Olivia Laing Lonely City
The Lonely City: Adventures in the Art of Being Alone by Olivia Laing (Picador, 2016)

“I wonder now: is it fear of contact that is the real malaise of our age…”
*
The Lonely City was a thought provoking read that combines Olivia’s own experience with intense loneliness after moving to NYC with philosophical and scientific loneliness research as well as an investigation of loneliness in the lives and work of major artists: Hopper, Warhol, Wojnarowicz, etc. My one quibble with this book is that few women are discussed, and their inclusion seems brief and ancillary — i.e. Valerie Solanas, who seems to be included less for her work than because, you know, she shot Warhol. The book is wide ranging, touching on everything from the AIDS crisis to isolating technologies.

Shawna Kenney I was a teenage dominatrix

I was a Teenage Dominatrix by Shawna Kenney (Last Gasp, 2001)

“None of these men turned me on in a sexual way. But I enjoyed what I did to them.”
*
I picked up Shawna’s book after meeting her at a Vermin reading.
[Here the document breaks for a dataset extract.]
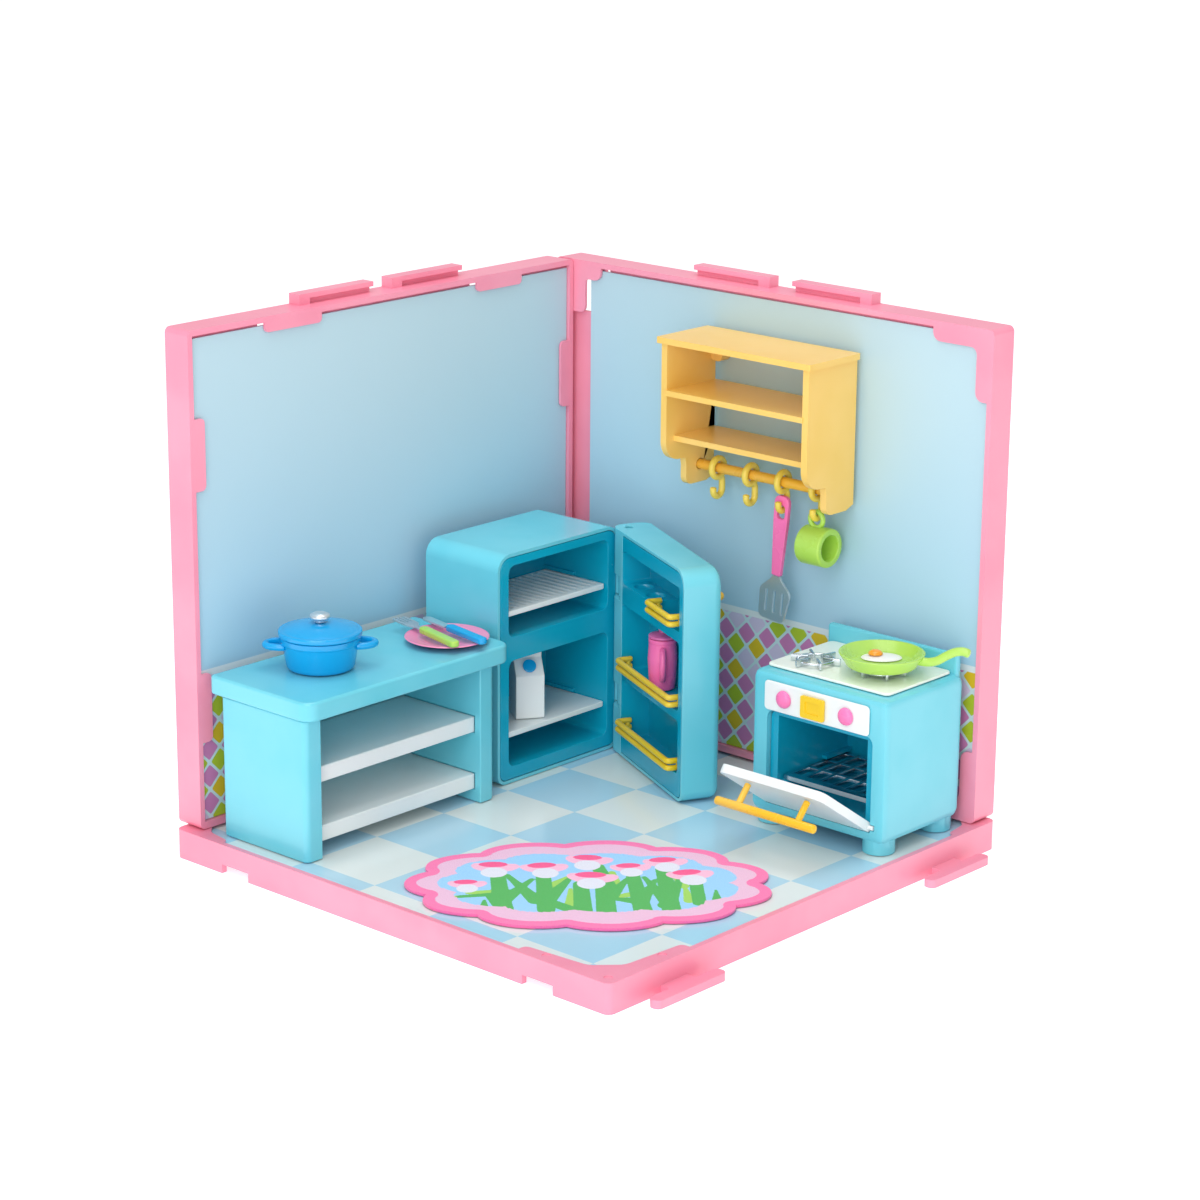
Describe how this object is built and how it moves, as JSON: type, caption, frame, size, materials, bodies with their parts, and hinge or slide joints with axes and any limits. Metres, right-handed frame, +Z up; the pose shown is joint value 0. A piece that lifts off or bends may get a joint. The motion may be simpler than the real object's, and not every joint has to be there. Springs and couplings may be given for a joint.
{
  "type": "toy kitchen",
  "caption": "Toy kitchen room for small dolls: clip-together pink floor and walls with printed cards, counter, opening fridge, stove, hanging shelf, rug and utensils.",
  "frame": {"origin": "middle of the bounding box at the plane the floor panel stands on", "axes": "+X to the right along the back wall, +Y towards the back wall, +Z up"},
  "size_m": [0.2106, 0.202, 0.188],
  "materials": {
    "pink_plastic": "soft gloss moulded",
    "turquoise_plastic": "soft gloss moulded",
    "white_plastic": "soft gloss moulded",
    "mint_white_plastic": "soft gloss moulded",
    "blue_plastic": "glossy moulded",
    "rose_plastic": "glossy moulded",
    "pale_pink_plastic": "glossy moulded",
    "hot_pink_plastic": "glossy moulded",
    "lime_plastic": "glossy moulded",
    "yellow_plastic": "soft gloss moulded",
    "amber_plastic": "soft gloss moulded",
    "cream_yellow_plastic": "soft gloss moulded",
    "deep_yellow_plastic": "soft gloss moulded",
    "lemon_plastic": "soft gloss moulded",
    "display_yellow_plastic": "glossy moulded",
    "silver_plastic": "bright plated plastic",
    "silver_wire": "bright plated plastic",
    "egg_plastic": "glossy moulded",
    "yolk_plastic": "glossy moulded",
    "floor_card_print": "printed card, satin",
    "wall_card_print": "printed card, satin",
    "rug_flock": "flocked print"
  },
  "bodies": {
    "room": {"floor_frame": "pink_plastic", "floor_card": "floor_card_print", "left_wall_frame": "pink_plastic", "left_wall_card": "wall_card_print", "back_wall_frame": "pink_plastic", "back_wall_card": "wall_card_print"},
    "rug": {"rug": "rug_flock"},
    "counter": {"counter_worktop": "turquoise_plastic", "counter_base": "turquoise_plastic", "counter_upper_shelf": "white_plastic", "counter_lower_shelf": "white_plastic"},
    "pot": {"pot_body": "blue_plastic"},
    "pot_lid": {"pot_lid": "blue_plastic", "pot_lid_knob": "silver_plastic"},
    "plate": {"plate": "rose_plastic"},
    "fork": {"fork_head": "silver_plastic", "fork_handle": "lime_plastic"},
    "knife": {"knife_blade": "silver_plastic", "knife_handle": "blue_plastic"},
    "fridge": {"fridge_shell": "turquoise_plastic", "fridge_liner": "turquoise_plastic", "fridge_hinge_pin_upper": "silver_plastic", "fridge_hinge_pin_lower": "silver_plastic"},
    "fridge_door": {"fridge_door_shell": "turquoise_plastic", "fridge_door_liner": "turquoise_plastic", "fridge_door_rail_top": "yellow_plastic", "fridge_door_rail_middle": "yellow_plastic", "fridge_door_rail_bottom": "yellow_plastic", "fridge_door_handle": "amber_plastic"},
    "jug": {"jug": "hot_pink_plastic", "jug_lid": "pale_pink_plastic"},
    "wire_shelf": {"fridge_wire_shelf": "white_plastic"},
    "lower_shelf": {"fridge_lower_shelf": "white_plastic"},
    "milk": {"milk_carton": "white_plastic", "milk_cap": "blue_plastic"},
    "stove": {"stove_shell": "turquoise_plastic", "oven_liner": "turquoise_plastic", "hob_plate": "mint_white_plastic", "burner_grate_left": "silver_wire", "burner_grate_right": "silver_wire", "control_panel": "white_plastic", "knob_left": "hot_pink_plastic", "knob_right": "hot_pink_plastic", "oven_display": "display_yellow_plastic"},
    "oven_door": {"oven_door": "white_plastic", "oven_door_handle": "amber_plastic"},
    "oven_rack": {"oven_rack": "silver_wire"},
    "pan": {"frying_pan": "lime_plastic"},
    "egg": {"egg_white": "egg_plastic", "egg_yolk": "yolk_plastic"},
    "wall_shelf": {"wall_shelf_unit": "cream_yellow_plastic", "utensil_rail": "deep_yellow_plastic"},
    "hook_1": {"hook_1": "lemon_plastic"},
    "hook_2": {"hook_2": "lemon_plastic"},
    "hook_3": {"hook_3": "lemon_plastic"},
    "hook_4": {"hook_4": "lemon_plastic"},
    "spatula": {"spatula_handle": "hot_pink_plastic", "spatula_blade": "silver_plastic"},
    "mug": {"mug": "lime_plastic"}
  },
  "joints": [
    {"name": "rug_lift", "type": "slide", "parent": "room", "child": "rug", "axis": [0, 0, 1], "range_m": [0, 0.01]},
    {"name": "counter_lift", "type": "slide", "parent": "room", "child": "counter", "axis": [0, 0, 1], "range_m": [0, 0.02]},
    {"name": "pot_lift", "type": "slide", "parent": "counter", "child": "pot", "axis": [0, 0, 1], "range_m": [0, 0.02]},
    {"name": "pot_lid_lift", "type": "slide", "parent": "pot", "child": "pot_lid", "axis": [0, 0, 1], "range_m": [0, 0.015]},
    {"name": "plate_lift", "type": "slide", "parent": "counter", "child": "plate", "axis": [0, 0, 1], "range_m": [0, 0.01]},
    {"name": "fork_lift", "type": "slide", "parent": "plate", "child": "fork", "axis": [0, 0, 1], "range_m": [0, 0.01]},
    {"name": "knife_lift", "type": "slide", "parent": "plate", "child": "knife", "axis": [0, 0, 1], "range_m": [0, 0.01]},
    {"name": "fridge_lift", "type": "slide", "parent": "room", "child": "fridge", "axis": [0, 0, 1], "range_m": [0, 0.01]},
    {"name": "fridge_door_hinge", "type": "hinge", "parent": "fridge", "child": "fridge_door", "pos_m": [-0.0473, 0.06903, 0.052], "axis": [0, 0, 1], "range_deg": [-63.9, 12]},
    {"name": "jug_slide", "type": "slide", "parent": "fridge_door", "child": "jug", "axis": [-0.898, 0.4399, 0], "range_m": [0, 0.015]},
    {"name": "wire_shelf_slide", "type": "slide", "parent": "fridge", "child": "wire_shelf", "axis": [1, 0, 0], "range_m": [0, 0.005]},
    {"name": "lower_shelf_slide", "type": "slide", "parent": "fridge", "child": "lower_shelf", "axis": [1, 0, 0], "range_m": [0, 0.005]},
    {"name": "milk_carton_slide", "type": "slide", "parent": "lower_shelf", "child": "milk", "axis": [1, 0, 0], "range_m": [0, 0.02]},
    {"name": "stove_lift", "type": "slide", "parent": "room", "child": "stove", "axis": [0, 0, 1], "range_m": [0, 0.008]},
    {"name": "oven_door_hinge", "type": "hinge", "parent": "stove", "child": "oven_door", "pos_m": [0.0629, 0.04283, 0.0197], "axis": [1, 0, 0], "range_deg": [-56, 25]},
    {"name": "oven_rack_slide", "type": "slide", "parent": "stove", "child": "oven_rack", "axis": [0, -1, 0], "range_m": [0, 0.01]},
    {"name": "frying_pan_lift", "type": "slide", "parent": "stove", "child": "pan", "axis": [0, 0, 1], "range_m": [0, 0.02]},
    {"name": "egg_lift", "type": "slide", "parent": "pan", "child": "egg", "axis": [0, 0, 1], "range_m": [0, 0.008]},
    {"name": "wall_shelf_lift", "type": "slide", "parent": "room", "child": "wall_shelf", "axis": [0, 0, 1], "range_m": [0, 0.005]},
    {"name": "hook_1_swing", "type": "hinge", "parent": "wall_shelf", "child": "hook_1", "pos_m": [-0.0157, 0.08073, 0.1202], "axis": [1, 0, 0], "range_deg": [-12, 6]},
    {"name": "hook_2_swing", "type": "hinge", "parent": "wall_shelf", "child": "hook_2", "pos_m": [-0.0005, 0.08073, 0.1202], "axis": [1, 0, 0], "range_deg": [-12, 6]},
    {"name": "hook_3_swing", "type": "hinge", "parent": "wall_shelf", "child": "hook_3", "pos_m": [0.0141, 0.08073, 0.1202], "axis": [1, 0, 0], "range_deg": [-12, 6]},
    {"name": "hook_4_swing", "type": "hinge", "parent": "wall_shelf", "child": "hook_4", "pos_m": [0.0295, 0.08073, 0.1202], "axis": [1, 0, 0], "range_deg": [-12, 6]},
    {"name": "spatula_swing", "type": "hinge", "parent": "hook_3", "child": "spatula", "pos_m": [0.0141, 0.08073, 0.1098], "axis": [0, 1, 0], "range_deg": [-12, 8]},
    {"name": "mug_swing", "type": "hinge", "parent": "hook_4", "child": "mug", "pos_m": [0.0295, 0.08073, 0.1098], "axis": [0, 1, 0], "range_deg": [-12, 12]}
  ]
}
This memoir of tying up, beating up, and ordering around men is a fast and furious read. An entertaining book you can whip through in a day.

Adam Haslett You are not a stranger here

You Are Not a Stranger Here by Adam Haslett (Anchor, 2003)

“He wasn’t the most articulate boy I ever met. Only the one whose pain seemed to me most beautiful.”
*
Adam Haslett’s short story collection is an introspective, somewhat painful read, its main themes being sexual confusion, self-hatred, and mental illness. The story that most moved me was about a newly orphaned young gay boy — who has a crush on the class bully and provokes his physical violence for a sense of connection.